Dios se hace presente en la cola. Un evangélico empieza a predicar a través de un megáfono. El grupo de Ivette y Alfredo se ríe. “Te lo dije”. Va desde lo último de los 350 metros de cola en adelante. Su mensaje me deja impresionado: “Bienaventurados los que creen sin ver”. No podría estar más en lo cierto: esas personas, más de 472 -cifra en la que ya no pude seguir contando por la cantidad que se bajó de los autobuses- espera horas sin saber con qué saldrá del mercado. La incertidumbre, en Venezuela, es un alimento.

Ya todo el mundo está de pie. La pasividad se esfumó. Son las 5:20 y se desata la algarabía. En las partes iniciales de las colas de tercera edad, sandieganos y foráneos hay amenazas. La policía llega para recoger las cédulas mientras el sol despunta en el horizonte.

Hace ocho meses que un grupo de vecinos instaló el voluntariado de los consejos comunales. Llegan 24 al Hiper Líder a pedir la constancia de residencia y determinar quién pasa. “Échense para atrás”, gritan insistentemente para evitar el cuello de botella en la entrada. María Moreno, coordinadora, cuenta que lo hacen en turnos de tres veces por semana. Estaban cansados de los atropellos. Sobre quienes llegan en la madrugada a ponerse al frente, reconoce que aún es asunto pendiente. La recompensa de este grupo no es monetaria: consiste en pasar primero el día que les toca.

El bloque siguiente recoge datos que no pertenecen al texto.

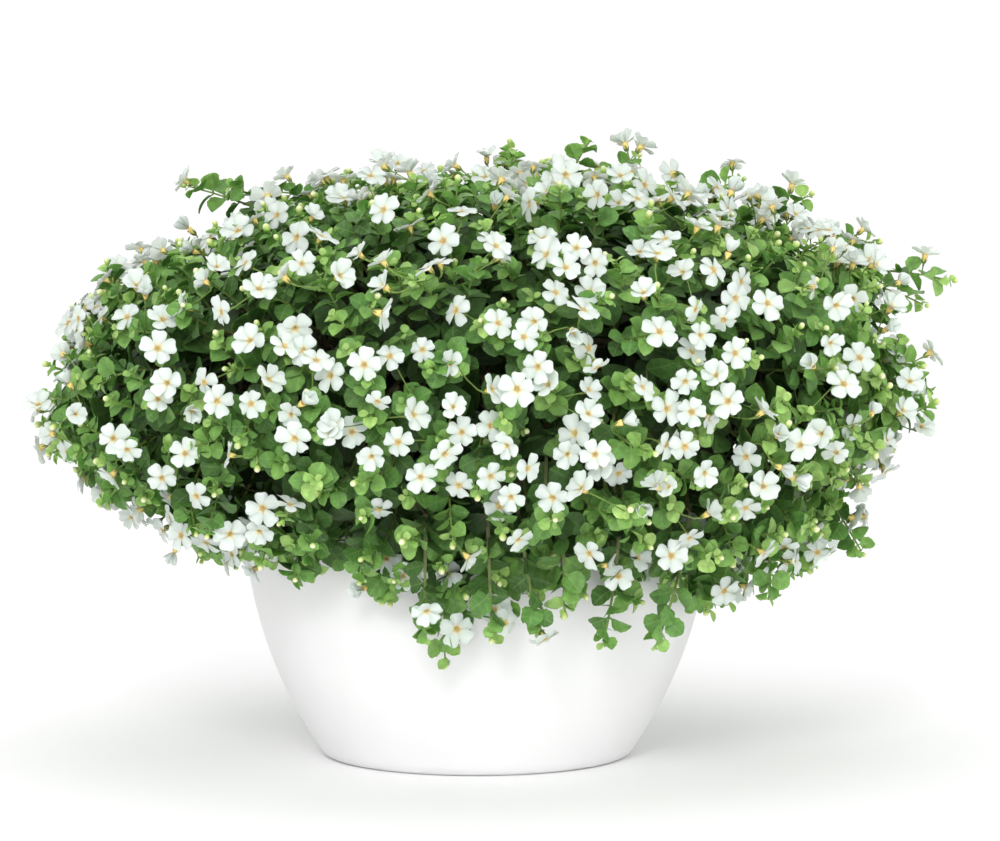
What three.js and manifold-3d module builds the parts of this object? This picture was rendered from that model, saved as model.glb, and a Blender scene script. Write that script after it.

Harina PAN, crema dental y jabón de baño. No le alcanzará a Natalia para reponer la pasta que compró a los bachaqueros. Ni a Ivette para convencer a sus dos hijos de que la crisis está superada. Pero a estas alturas no cabe arrepentimiento. Apenas van seis horas y 49 minutos de este martes. Mañana será otro día en una ciudad de un país en el que ya no se duerme.